“但……我真的从来没见过这种微生物,”梁听南说,“而且它造成的症状和脑癌实在太过吻合,所以……是我太自信了。”
他说着,摘下眼镜,用手擦了擦眼睛。
我忙说:“没关系,这不是好事吗?再说也不是你一个人这样诊断。”
前前后后一共三个医生呢,我安慰他道:“你毕竟把我治好了嘛。”
“没有完全治好,只是暂时控制了微生物的数量。”梁听南重新戴上眼镜,说,“你体内的微生物已经变异,目前它们是稳定的,但谁也不知道它们将会变异成什么样,也不知道到时候能不能迅速研发出新药物……这种实验室的魔鬼产物拥有无数可能性。”
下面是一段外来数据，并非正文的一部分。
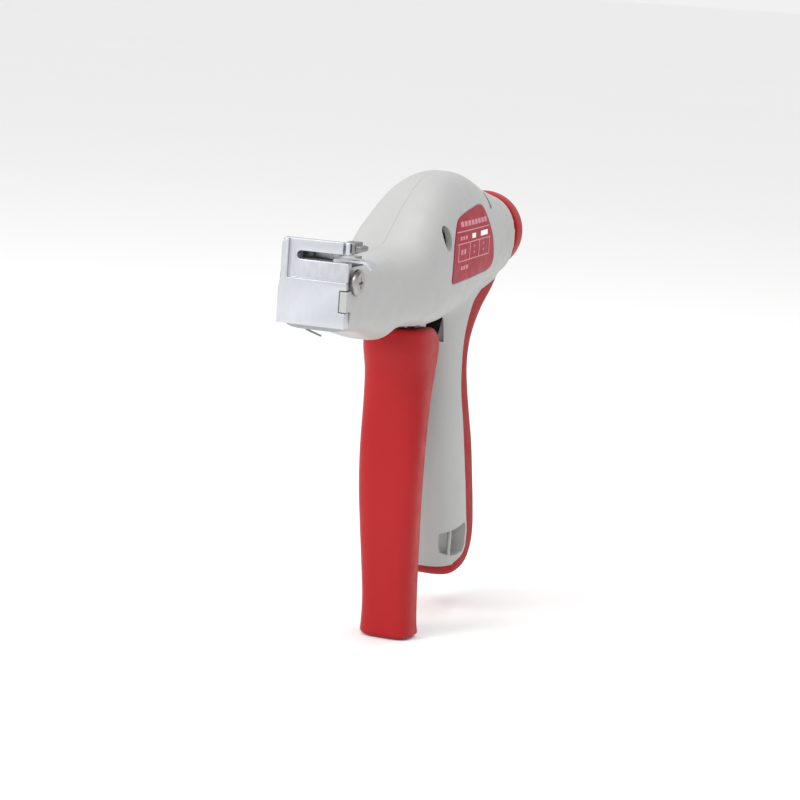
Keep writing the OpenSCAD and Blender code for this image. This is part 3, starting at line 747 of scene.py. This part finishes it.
def make_trigger():
    """The red moulding: a rounded D-shaped shell, open at the back, with ribs and slots for the frame."""
    rows = rounded_ends(TRIGGER_TOP, TRIGGER_FOOT, TRIGGER_ROUND, 1.2)
    sections = [grip_ring(z, inset * 0.8 + 0.04) for z, inset in rows]
    grip = loft("trigger_grip_moulding", sections, "red_plastic")
    inside = loft("inside", [grip_ring(z, TRIGGER_WALL, 4) for z in steps(-31.6, -148.6, 2)])
    for top in RIB_TOPS:
        combine(inside, block("rib", (-20, 70, top - 1.8), (20, 120, top)))
    combine(grip, inside)
    combine(grip, block("arch", (-8, 84.9, -34), (8, 112, -28)))
    for side in (-1, 1):
        arm = [(88.4, -33), (110, -33), (110, -108), (92.2, -108), (88.4, -80)]
        combine(grip, across("arm", arm, *sorted((side * 5.8, side * 7.8))))
    soften(grip, 30)
    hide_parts("trigger_grip")
    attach(grip, "trigger")


make_trigger()

# ---- Knob cap ----

KNOB_RADIUS = 16


def make_knob():
    """A turned cap with a rounded rim."""
    outer = KNOB_RADIUS
    profile = [(13.72, 181.25), (outer - 1.0, 181.25), (outer - 0.3, 181.55), (outer - 0.02, 182.3),
               (outer - 0.02, 187.6), (outer - 0.25, 189), (outer - 0.8, 190.4), (outer - 1.8, 191.7),
               (outer - 3.3, 192.7), (outer - 5.5, 193.35), (8, 193.75), (4, 193.93), (0.01, 193.97),
               (0.01, 192.42), (4, 192.42), (4, 190.12), (12.12, 190.12), (12.12, 183.6), (13.72, 183.6)]
    sides = 144
    points, faces = [], []
    for r, y in profile:
        for k in range(sides):
            a = 2 * math.pi * k / sides
            points.append((r * math.cos(a), y, KNOB_HEIGHT + r * math.sin(a)))
    for i in range(len(profile)):
        j = (i + 1) % len(profile)
        for k in range(sides):
            m = (k + 1) % sides
            faces.append((i * sides + k, i * sides + m, j * sides + m, j * sides + k))
    cap = outward(new_piece("red_knob_cap", points, faces, "red_plastic"))
    soften(cap, 24)
    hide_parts("knob_cap")
    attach(cap, "knob")


make_knob()

# ---- Metal and inner pieces: the CAD forms, most with their edges broken ----

# node: width of the broken edges, material
CHAMFERS = {"nose_plate": (0.28, "plated_steel"), "upper_jaw": (0.25, "dark_steel"),
            "tie_guide": (0.15, "plated_steel"), "nose_screws": (0.22, "screw_steel"),
            "shell_screws": (0.2, "dark_steel"), "nose_frame": (0.15, "steel"),
            "trigger_frame": (0.2, "steel"), "drive_links": (0.2, "steel"),
            # painted shade: the gripper carriage is coloured dark to stand for the shade inside the nose,
            # seen through the tie slot
            "gripper_carriage": (0.25, "dark_steel"), "grip_pawl": (0.1, "steel"),
            "cutoff_lever": (0.25, "dark_steel"), "tension_nut": (0.3, "steel"),
            "knob_core": (0.3, "aluminium"), "rear_bush": (0.3, "brass")}
# node that is shown as it is: material
PLAIN = {"wire_clip": "dark_steel", "trigger_pin": "steel", "lever_pin": "steel",
         "rod_bush": "black_plastic", "link_rear_pin": "steel", "link_front_pin": "steel",
         "pawl_pin": "steel", "pawl_spring": "spring_steel", "cutter_blade": "plated_steel",
         "plunger": "steel", "tension_screw": "steel", "knob_screw": "steel"}


def body_name(node):
    """The body that a CAD node moves with."""
    return next(body for body, names in frame["record"]["behaviour"]["bodies"].items() if node in names)


def chamfered(node, width, material):
    """A copy of a CAD node with welded faces and rounded edges, which stands for the node."""
    piece = bpy.data.objects.new("finished_" + node, nodes[node].data.copy())
    bpy.context.scene.collection.objects.link(piece)
    work = bmesh.new()
    work.from_mesh(piece.data)
    bmesh.ops.remove_doubles(work, verts=work.verts, dist=0.000004)
    bmesh.ops.dissolve_limit(work, angle_limit=math.radians(1), verts=work.verts, edges=work.edges)
    work.to_mesh(piece.data)
    work.free()
    edge = piece.modifiers.new("edge", "BEVEL")
    edge.width = width * MM
    edge.segments = 3
    edge.limit_method = "ANGLE"
    edge.angle_limit = math.radians(40)
    edge.use_clamp_overlap = True
    applied(piece)
    use_material(piece, material)
    soften(piece, 35)
    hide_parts(node)
    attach(piece, body_name(node))


def spring(node):
    """A copy of a spring's CAD node in spring steel, attached to the body it moves with."""
    piece = bpy.data.objects.new("finished_" + node, nodes[node].data.copy())
    bpy.context.scene.collection.objects.link(piece)
    use_material(piece, "spring_steel")
    soften(piece, 70)
    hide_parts(node)
    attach(piece, body_name(node))
    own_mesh(piece)


spring("return_spring")
spring("tension_spring")
for node_name, (chamfer, metal_name) in CHAMFERS.items():
    chamfered(node_name, chamfer, metal_name)
for node_name, metal_name in PLAIN.items():
    use_material(nodes[node_name], metal_name)

# ---- Floor and light ----

FLOOR_GAP = 0.0005       # the floor lies this far under the tool
FLOOR_SIZE = 160


def make_stage():
    """A plain pale floor under an even white sky."""
    low = cad_box[0][2] - FLOOR_GAP
    bpy.ops.mesh.primitive_plane_add(size=FLOOR_SIZE, location=(0, 0, low))
    floor = bpy.context.object
    floor.name = "floor"
    mat, tree, shader = node_material("floor", roughness=0.9)
    tone = noise(tree, 1.5, 2)
    pale = mixed_colour(tree, tone, (0.94, 0.94, 0.938), (0.96, 0.96, 0.958))
    tree.links.new(pale, shader.inputs["Base Color"])
    floor.data.materials.append(mat)
    world = bpy.data.worlds.new("studio")
    world.use_nodes = True
    sky = world.node_tree.nodes["Background"]
    sky.inputs["Color"].default_value = (1, 1, 1, 1)
    sky.inputs["Strength"].default_value = 0.88
    bpy.context.scene.world = world


LIGHT_AIM = Vector((0, 0.09, -0.05))
LIGHT_SIZE = 0.6


def area_light(name, place, power_watts):
    """A soft white disk that faces the tool."""
    data = bpy.data.lights.new(name, "AREA")
    data.shape = "DISK"
    data.size = LIGHT_SIZE
    data.energy = power_watts
    light = bpy.data.objects.new(name, data)
    light.location = place
    light.rotation_euler = (Vector(place) - LIGHT_AIM).to_track_quat("Z", "Y").to_euler()
    bpy.context.scene.collection.objects.link(light)


make_stage()
area_light("key", (-0.55, -0.75, 0.75), 9)
area_light("top", (0.1, 0.2, 1.1), 4)
area_light("fill", (0.9, -0.5, 0.2), 0.2)
bpy.context.scene.view_settings.view_transform = "Standard"
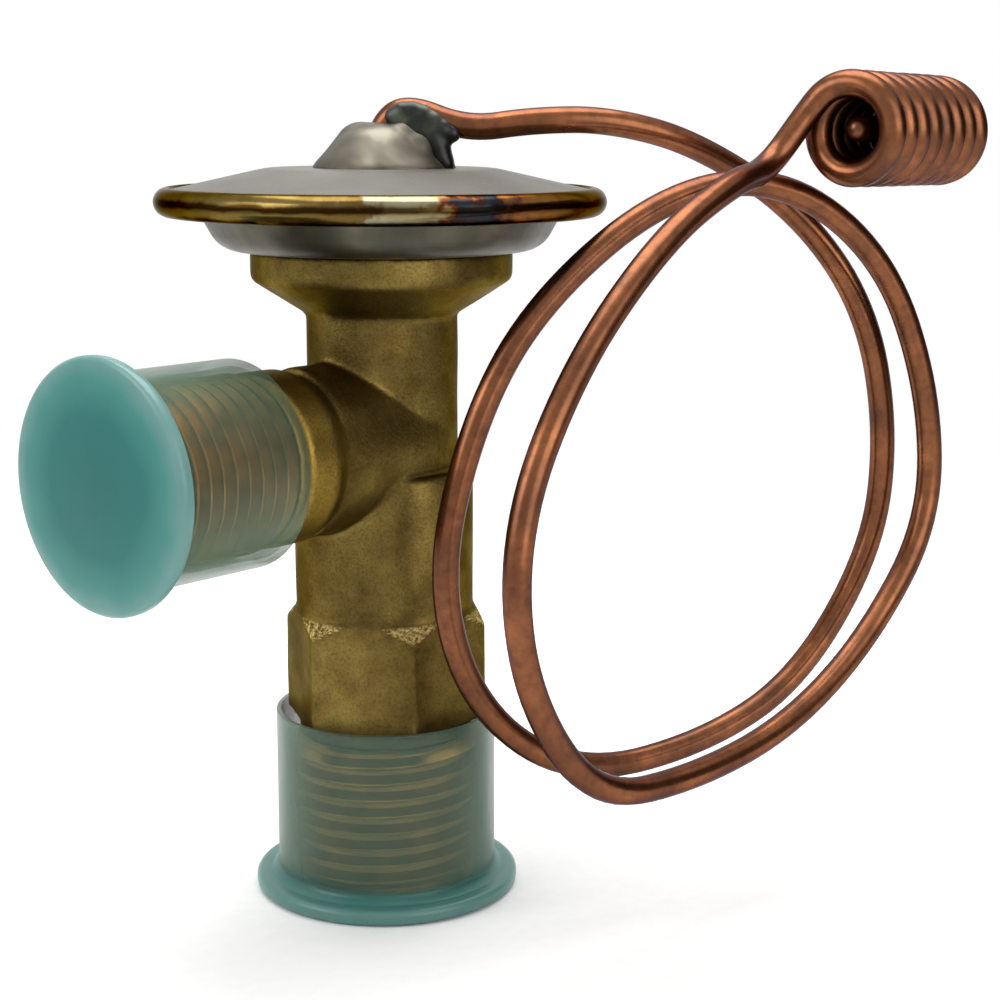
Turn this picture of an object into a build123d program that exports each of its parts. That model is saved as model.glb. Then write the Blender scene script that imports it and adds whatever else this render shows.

我这会儿才完全反应过来:“你说这是实验室里出来的?我没有去过类似的实验室啊。”
梁听南点了点头:“你被人下了毒。”
“……”
“这也是穆老先生为什么要远离家乡,带你来到这里。”梁听南解释道,“以前你身边的所有人,都有可能给你下毒。”
我说:“下毒的人并没有查出来?”
“繁华说他查出来了。”梁听南说,“但穆老先生不接受,因为繁华告诉他时,那人已经死了。不过,可以确定现在你身边的人是安全的,自从出国后,你体内的微生物含量就再也没有上升过。”
恢复记忆的这几天,我当然也想过自己癌症的事。
脑癌要是能被梁听南治好,他估计够得一个诺贝尔奖了。
所以我还是有心理准备的。
不过纵然如此,听到被下毒这件事,我心里还是难受了一下,因为我的人际关系真的很少,少到能每天陪在我身边、且现在又没有跟我住在一起的人,一只手就数得过来。
于是我说:“繁华他……说是谁下的?”
梁听南的答案半点不令我意外:“他说是余若若。”
“她死了?”我又确认了一遍。
“对,”梁听南说,“车祸去世。”
“难怪……”我问,“这跟繁华有关吗?”
繁华的二姐每次跟他见面气氛都怪怪的,而且我欺负他时,他还奖励我。
梁听南眼神明显一闪:“他跟你说什么了?”
“没说什么。”我说,“你可别瞒我,我已经被人瞒得够够的了。”
梁听南顿时露出苦笑,摇了摇头,说:“事到如今,我当然不想再瞒你什么,只是这事只是个传闻,我觉得自己不该搬弄口舌。”
“那就当传闻给我讲讲,”我说,“我只当听故事。”
梁听南微微颔首,说:“余若若死后,他还被警察带走调查过,后来不了了之,他也回了D国,此后的几年没有再来。不过我听说,他是进了精神病院。”
“……”
难怪梁听南不肯讲,我也很震惊。